Squeezing of the core for pore water extraction was begun as soon as possible after return to an appropriate base (boat launch area, motel parking lot, laboratory, etc.). The cutter and cap on the end of the core tube were removed and the core tube was placed into the squeezer support and secured with aluminum clamps (Fig. 2B). A squeezing piston with two o-rings was tapped into the bottom of the core barrel with a rubber mallet, and a push piston (no o-rings) attached to a threaded steel rod was screwed up until it made contact with the squeezing piston. The core was raised with the bottom piston by turning the lower threaded rod arrangement with a socket wrench until the core was in the desired position relative to the sampling ports on the side of the core barrel. A sampling port above the sediment surface was opened by removing the roundhead nylon screw to allow excess overlying water to escape during the positioning of the core, then reclosed. Sufficient overlying water is left above the sediment core so that no air is trapped below the upper squeezing piston. Next, An upper push piston attached to a threaded rod was screwed down until it abutted the top squeezing piston (the latter already in place from the coring operation). The nylon screws were removed from the sampling ports at the depth intervals to be sampled and were replaced with 1/4-28 male to female luer fittings. The luer fittings contained a tightly-rolled quarter piece of 5.5 cm diameter Whatman filter paper as a pre-filter. One end of the fitting was attached to a piece of rigid plastic tubing 2-3 cm in length (Fig. 2C). The rigid tubing extends into the center of the peat matrix to minimize the chance of sampling water that flows along the inner wall of the core tube (Jahnke, 1988). Syringe filters (Gelman 25 mm, 0.45 µm ion chromatography Acrodisc) were locked onto the luer fittings and sampling containers were attached to the syringe filters with a small piece of flexible tubing (Fig. 2C). We used disposable plastic syringes for collection of samples for dissolved gases and pH, and small plastic bottles with plastic fittings pushed through the lids for collection of pore water for other dissolved constituents (nutrients, anions, cations, and dissolved organic carbon). All plastic fittings, tubing, and containers used in the pore water extraction were soaked overnight in 10% HCl and thoroughly rinsed with deionized/distilled water prior to use.

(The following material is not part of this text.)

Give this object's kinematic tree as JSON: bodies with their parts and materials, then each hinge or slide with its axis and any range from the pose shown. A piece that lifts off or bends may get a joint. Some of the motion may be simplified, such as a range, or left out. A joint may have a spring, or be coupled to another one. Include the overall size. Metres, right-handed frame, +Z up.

Pore water began to flow from the sampling ports into the collection vessels as the steel rods from the top and bottom were alternately advanced, squeezing the peat and forcing the pore water out the sampling ports. After the initiation of flow, only the bottom threaded rod and piston was turned, avoiding potential problems of excessive compression of the surface sediment and smearing of the pore water profile at the surface (Jahnke, 1988). The pressure on the core was maintained by continuing to screw down the bottom threaded rod and piston about every 10-15 min or when the pore water flow seemed to diminish significantly. Squeezing continued for 2-5 hours, depending on the quantity of pore water desired and the characteristics of the peat. Aliquots of pore water for immediate analysis of volatile dissolved constituents (e.g. dissolved sulfide, pH, alkalinity) were collected as soon as sufficient sample was available. Syringe filters were normally changed once or twice during the course of squeezing to maintain proper flow. This was done by reducing pressure on the core barrel (e.g. slightly retracting the threaded rod and piston), and quickly replacing the filter. Occasionally, some depth intervals would produce "dry holes" or little pore water recovery for no apparent reason, possibly due to blockage of the rigid plastic tubing in the peat. Typical yields of pore water (excluding "dry holes") ranged from 20 to 60 ml for each interval. Peat cores were compressed by 4-11 cm by squeezing. Squeezing was terminated simply by retracting the threaded rod and piston and removing the sample containers, syringe filters, and luer fittings. The core tube was removed from the squeezer, the nylon screws and washers were replaced in the pore water sampling ports, and the core was extruded. After cleaning, the core tube was ready to be used again.